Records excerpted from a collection
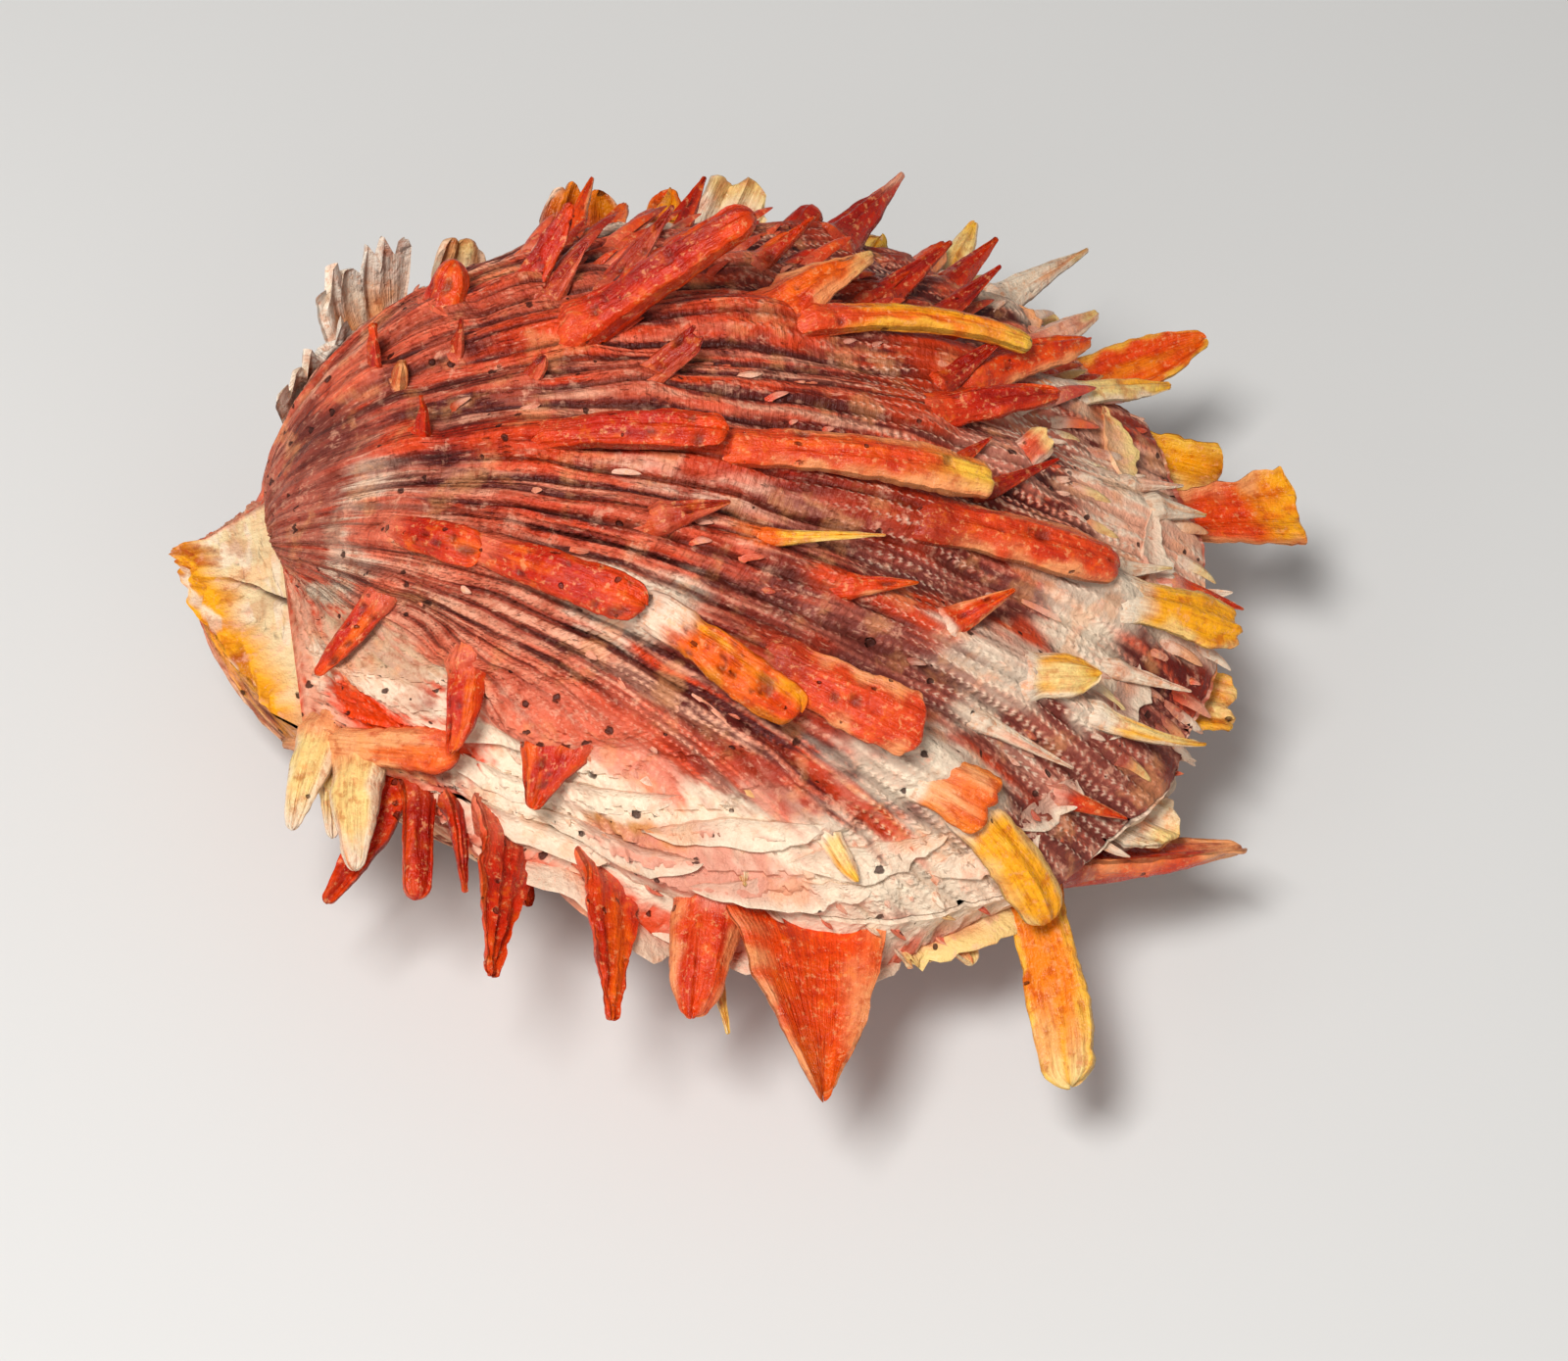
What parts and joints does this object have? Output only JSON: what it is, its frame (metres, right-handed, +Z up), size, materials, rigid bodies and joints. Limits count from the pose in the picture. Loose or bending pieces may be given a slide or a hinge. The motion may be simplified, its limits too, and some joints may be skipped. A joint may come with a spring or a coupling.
{
  "type": "thorny oyster shell",
  "caption": "Closed thorny oyster shell: a domed ribbed upper valve over a deep cupped lower valve, both set with curved spines and frilled blades.",
  "frame": {"origin": "centre of the bounding box at the underside", "axes": "+X from the beak and hinge towards the far margin, +Y along the hinge, +Z up through the upper valve"},
  "size_m": [0.1216, 0.1135, 0.0659],
  "materials": {
    "upper_shell": "chalky to satin shell, purple-pink and coral red ribs, orange and yellow spines, white worn patches and small borings",
    "lower_shell": "satin shell, orange to deep red spines and blades with pale yellow edges, cream hinge area"
  },
  "bodies": {
    "root": {"upper_valve": "upper_shell", "lower_valve": "lower_shell"}
  },
  "joints": []
}
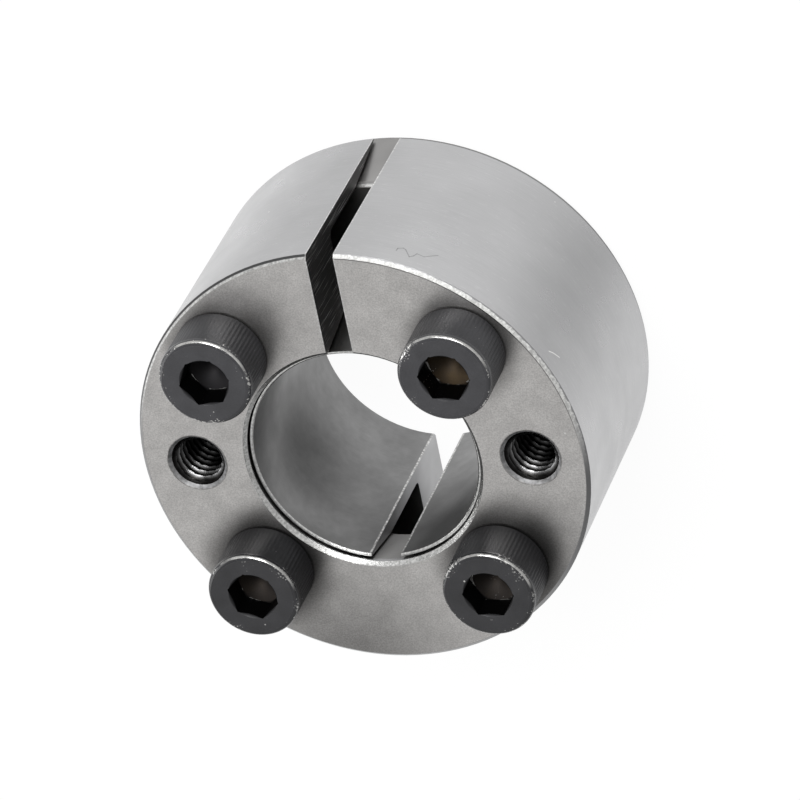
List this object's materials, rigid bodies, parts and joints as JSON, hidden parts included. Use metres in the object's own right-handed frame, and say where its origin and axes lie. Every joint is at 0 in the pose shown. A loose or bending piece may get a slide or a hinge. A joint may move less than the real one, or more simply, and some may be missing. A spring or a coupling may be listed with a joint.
{
  "type": "keyless locking assembly",
  "caption": "Round shaft-to-hub clamp: two slit steel rings with matching tapers, drawn together by socket head cap screws in the front face.",
  "frame": {"origin": "centre of the back end on the common axis of bore and outside, on the surface that the part stands on", "axes": "+Z along the axis from the back end to the front face and the screw heads; +Y to the slit of the outer ring; +X to the jacking hole that the picture shows on the right"},
  "size_m": [0.05, 0.05, 0.0326],
  "materials": {
    "outer_ring_steel": "turned and ground steel, bare, satin",
    "inner_ring_steel": "turned and ground steel, bare, satin",
    "screw_steel": "black oxide on high-tensile steel, slightly oily"
  },
  "bodies": {
    "outer_ring": {"outer_ring": "outer_ring_steel"},
    "inner_ring": {"inner_ring": "inner_ring_steel"},
    "clamp_screw_1": {"clamp_screw_1": "screw_steel"},
    "clamp_screw_2": {"clamp_screw_2": "screw_steel"},
    "clamp_screw_3": {"clamp_screw_3": "screw_steel"},
    "clamp_screw_4": {"clamp_screw_4": "screw_steel"}
  },
  "joints": [
    {"name": "clamp_screw_1_turn", "type": "hinge", "parent": "outer_ring", "child": "clamp_screw_1", "pos_m": [0.01329, 0.01329, 0.0266], "axis": [0, 0, -1], "range_deg": [0, 360]},
    {"name": "clamp_screw_2_turn", "type": "hinge", "parent": "outer_ring", "child": "clamp_screw_2", "pos_m": [-0.01329, 0.01329, 0.0266], "axis": [0, 0, -1], "range_deg": [0, 360]},
    {"name": "clamp_screw_3_turn", "type": "hinge", "parent": "outer_ring", "child": "clamp_screw_3", "pos_m": [-0.01329, -0.01329, 0.0266], "axis": [0, 0, -1], "range_deg": [0, 360]},
    {"name": "clamp_screw_4_turn", "type": "hinge", "parent": "outer_ring", "child": "clamp_screw_4", "pos_m": [0.01329, -0.01329, 0.0266], "axis": [0, 0, -1], "range_deg": [0, 360]},
    {"name": "inner_ring_draw", "type": "slide", "parent": "outer_ring", "child": "inner_ring", "axis": [0, 0, 1], "range_m": [0, 0.001]}
  ],
  "couplings": [
    {"joint": "clamp_screw_1_turn", "follows": "inner_ring_draw", "rad_per_m": 6283.2},
    {"joint": "clamp_screw_2_turn", "follows": "inner_ring_draw", "rad_per_m": 6283.2},
    {"joint": "clamp_screw_3_turn", "follows": "inner_ring_draw", "rad_per_m": 6283.2},
    {"joint": "clamp_screw_4_turn", "follows": "inner_ring_draw", "rad_per_m": 6283.2}
  ]
}
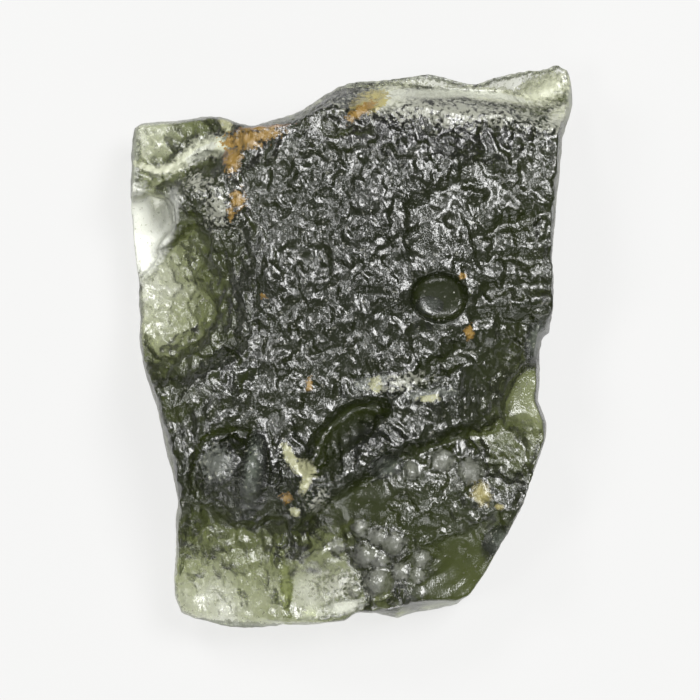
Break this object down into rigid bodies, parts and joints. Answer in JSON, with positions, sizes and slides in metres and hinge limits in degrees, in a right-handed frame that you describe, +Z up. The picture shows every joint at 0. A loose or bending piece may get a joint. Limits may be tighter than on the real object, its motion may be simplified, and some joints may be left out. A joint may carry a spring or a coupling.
{
  "type": "moldavite",
  "caption": "Rough moldavite: a flat broken slab of dark green natural impact glass with an etched, pitted face, lying on its underside.",
  "frame": {"origin": "centre of the bounding box in plan, at the level of the surface on which the stone lies", "axes": "+Z up, away from the surface; +Y along the stone, towards the edge with the pale flange; +X across it"},
  "size_m": [0.028, 0.0354, 0.01],
  "materials": {
    "tektite_glass": "etched, pitted, glossy bottle-green glass, pale where it is thin"
  },
  "bodies": {
    "root": {"moldavite": "tektite_glass"}
  },
  "joints": []
}
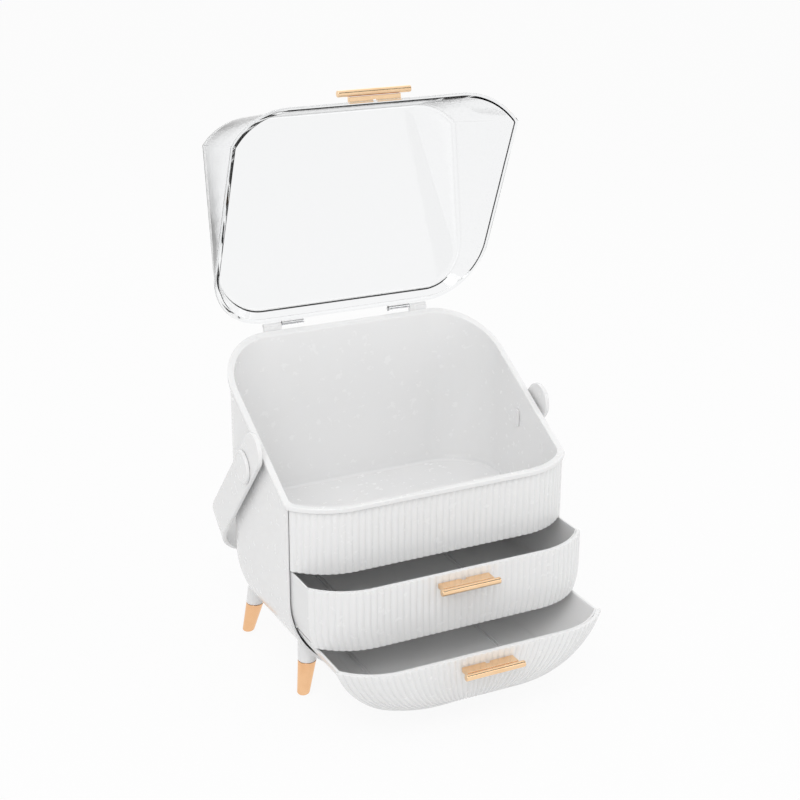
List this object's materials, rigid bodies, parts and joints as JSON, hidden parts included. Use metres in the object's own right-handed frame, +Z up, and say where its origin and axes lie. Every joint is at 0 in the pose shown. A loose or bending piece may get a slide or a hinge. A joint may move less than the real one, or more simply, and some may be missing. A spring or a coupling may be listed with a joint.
{
  "type": "dustproof makeup organizer",
  "caption": "Free-standing cosmetic box on splayed legs, with a hinged clear lid over a slanted bin, fluted drawers and a swinging carry strap.",
  "frame": {"origin": "centre of the bounding box at rest, on the plane under the feet", "axes": "+X to the right side of the box, +Y to its rear, +Z up; the drawers open toward -Y"},
  "size_m": [0.3002, 0.3302, 0.5208],
  "materials": {
    "white_body": "glossy white moulded plastic",
    "clear_lid": "clear polished plastic",
    "gold_trim": "polished warm gold plating",
    "steel_fasteners": "plain steel"
  },
  "bodies": {
    "body": {"body_shell": "white_body", "bin_tray": "white_body", "front_band": "white_body", "drawer_shelf": "white_body", "lower_runner_left": "white_body", "lower_runner_right": "white_body", "leg_front_left": "white_body", "leg_tip_front_left": "gold_trim", "leg_stud_front_left": "steel_fasteners", "leg_front_right": "white_body", "leg_tip_front_right": "gold_trim", "leg_stud_front_right": "steel_fasteners", "leg_rear_left": "white_body", "leg_tip_rear_left": "gold_trim", "leg_stud_rear_left": "steel_fasteners", "leg_rear_right": "white_body", "leg_tip_rear_right": "gold_trim", "leg_stud_rear_right": "steel_fasteners", "hinge_bracket_left": "white_body", "hinge_pin_left": "steel_fasteners", "pivot_cap_left": "white_body", "pivot_washer_left": "white_body", "pivot_clip_left": "white_body", "hinge_bracket_right": "white_body", "hinge_pin_right": "steel_fasteners", "pivot_cap_right": "white_body", "pivot_washer_right": "white_body", "pivot_clip_right": "white_body"},
    "lid": {"lid_shell": "clear_lid", "lid_hinge_leaf_left": "clear_lid", "lid_hinge_leaf_right": "clear_lid", "lid_pull_bar": "gold_trim", "lid_pull_plate": "gold_trim"},
    "upper_drawer": {"upper_drawer_front": "white_body", "upper_drawer_tray": "white_body", "upper_pull_bar": "gold_trim", "upper_pull_plate": "gold_trim", "upper_pull_screw_left": "steel_fasteners", "upper_pull_screw_right": "steel_fasteners"},
    "lower_drawer": {"lower_drawer_front": "white_body", "lower_drawer_tray": "white_body", "lower_pull_bar": "gold_trim", "lower_pull_plate": "gold_trim", "lower_pull_screw_left": "steel_fasteners", "lower_pull_screw_right": "steel_fasteners"},
    "carry_handle": {"carry_strap": "white_body"}
  },
  "joints": [
    {"name": "lid_hinge", "type": "hinge", "parent": "body", "child": "lid", "pos_m": [0, 0.13405, 0.296], "axis": [1, 0, 0], "range_deg": [0, 98]},
    {"name": "handle_swing", "type": "hinge", "parent": "body", "child": "carry_handle", "pos_m": [0, 0.03485, 0.2035], "axis": [1, 0, 0], "range_deg": [0, 138.1]},
    {"name": "upper_drawer_slide", "type": "slide", "parent": "body", "child": "upper_drawer", "axis": [0, -1, 0], "range_m": [-0.0359, 0.06]},
    {"name": "lower_drawer_slide", "type": "slide", "parent": "body", "child": "lower_drawer", "axis": [0, -1, 0], "range_m": [-0.0829, 0.03]}
  ],
  "couplings": [
    {"joint": "handle_swing", "follows": "lid_hinge", "ratio": 1.4082}
  ]
}
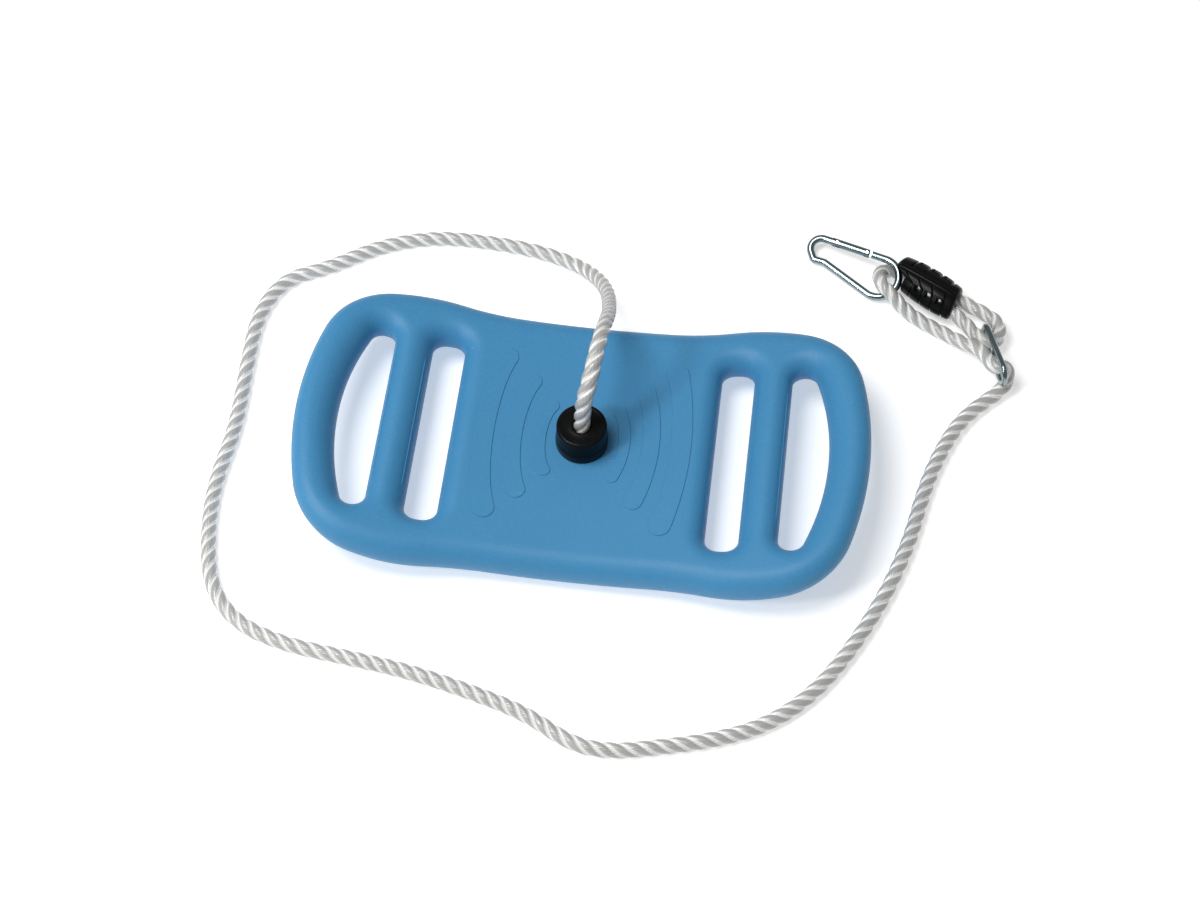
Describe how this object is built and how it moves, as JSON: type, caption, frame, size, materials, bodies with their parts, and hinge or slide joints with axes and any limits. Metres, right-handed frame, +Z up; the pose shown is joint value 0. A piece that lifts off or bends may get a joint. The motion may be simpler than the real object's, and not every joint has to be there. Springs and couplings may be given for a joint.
{
  "type": "rope swing seat",
  "caption": "Curved moulded seat board with slots and hand grips, hung on one rope with a ring adjuster, a clamp barrel and a snap hook.",
  "frame": {"origin": "on the floor under the middle of the seat board", "axes": "+X along the board's length, +Y across it towards the snap hook's side, +Z up from the floor out of the collar"},
  "size_m": [0.6392, 0.4967, 0.1159],
  "materials": {
    "board_plastic": "fine grained blow-moulded polyethylene",
    "collar_plastic": "smooth black",
    "barrel_plastic": "smooth black",
    "zinc_steel": "bright zinc plating",
    "rivet_steel": "bright",
    "rope_fibre": "silky white polypropylene, three strands",
    "melted_fibre": "melted rope end"
  },
  "bodies": {
    "seat": {"seat_board": "board_plastic", "top_collar": "collar_plastic", "lower_bush": "collar_plastic", "load_washer": "zinc_steel", "rope_in_seat": "rope_fibre", "rope_rise": "rope_fibre", "rope_left": "rope_fibre", "rope_right": "rope_fibre", "rope_through_adjuster": "rope_fibre", "rope_hook_bight": "rope_fibre", "rope_return_loop": "rope_fibre", "rope_tail": "rope_fibre", "rope_knot": "rope_fibre", "rope_tail_seal": "melted_fibre", "rope_end_seal": "melted_fibre", "adjuster_ring": "zinc_steel", "barrel_front_half": "barrel_plastic", "barrel_back_half": "barrel_plastic"},
    "hook": {"hook_frame": "zinc_steel", "hinge_rivet": "rivet_steel"},
    "gate": {"hook_gate": "zinc_steel", "latch_rivet": "rivet_steel", "gate_spring": "rivet_steel"},
    "plunger": {"gate_plunger": "rivet_steel"}
  },
  "joints": [
    {"name": "hook_swing", "type": "hinge", "parent": "seat", "child": "hook", "pos_m": [0.22567, 0.20293, 0.01066], "axis": [-0.2178, -0.3232, 0.9209], "range_deg": [-15, 2]},
    {"name": "gate_hinge", "type": "hinge", "parent": "hook", "child": "gate", "pos_m": [0.21443, 0.22357, 0.01524], "axis": [-0.2178, -0.3232, 0.9209], "range_deg": [0, 19], "stiffness_Nm_per_rad": 0.08, "springref_deg": -14.32},
    {"name": "plunger_slide", "type": "slide", "parent": "gate", "child": "plunger", "axis": [-0.9348, 0.3404, -0.1016], "range_m": [0, 0.00062]}
  ],
  "couplings": [
    {"joint": "plunger_slide", "follows": "gate_hinge", "m_per_rad": 0.0016}
  ]
}
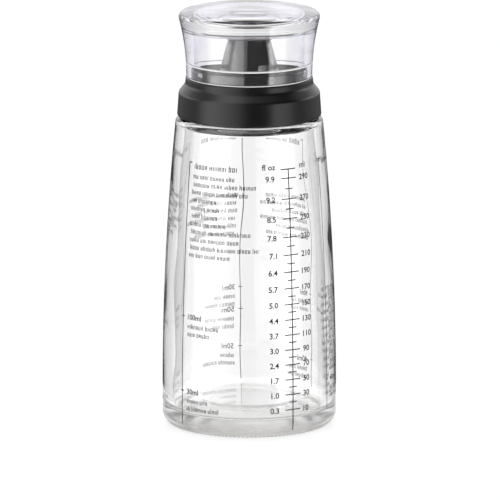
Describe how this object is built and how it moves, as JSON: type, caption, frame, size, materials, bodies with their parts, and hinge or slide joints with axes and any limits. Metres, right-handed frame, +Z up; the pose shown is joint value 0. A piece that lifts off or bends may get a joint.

To be done: Each line in the data that holds the string "picture" should be found and copied.

Written answer:
What parts and joints does this object have? Output only JSON: what it is, its frame (metres, right-handed, +Z up), size, materials, rigid bodies and joints. Limits count from the pose in the picture. Loose or bending pieces may be given a slide or a hinge. The motion may be simplified, its limits too, and some joints may be skipped. A joint may come with a spring or a coupling.
  "frame": {"origin": "centre of the back end on the common axis of bore and outside, on the surface that the part stands on", "axes": "+Z along the axis from the back end to the front face and the screw heads; +Y to the slit of the outer ring; +X to the jacking hole that the picture shows on the right"},
Break this object down into rigid bodies, parts and joints. Answer in JSON, with positions, sizes and slides in metres and hinge limits in degrees, in a right-handed frame that you describe, +Z up. The picture shows every joint at 0. A loose or bending piece may get a joint. Limits may be tighter than on the real object, its motion may be simplified, and some joints may be left out. A joint may carry a spring or a coupling.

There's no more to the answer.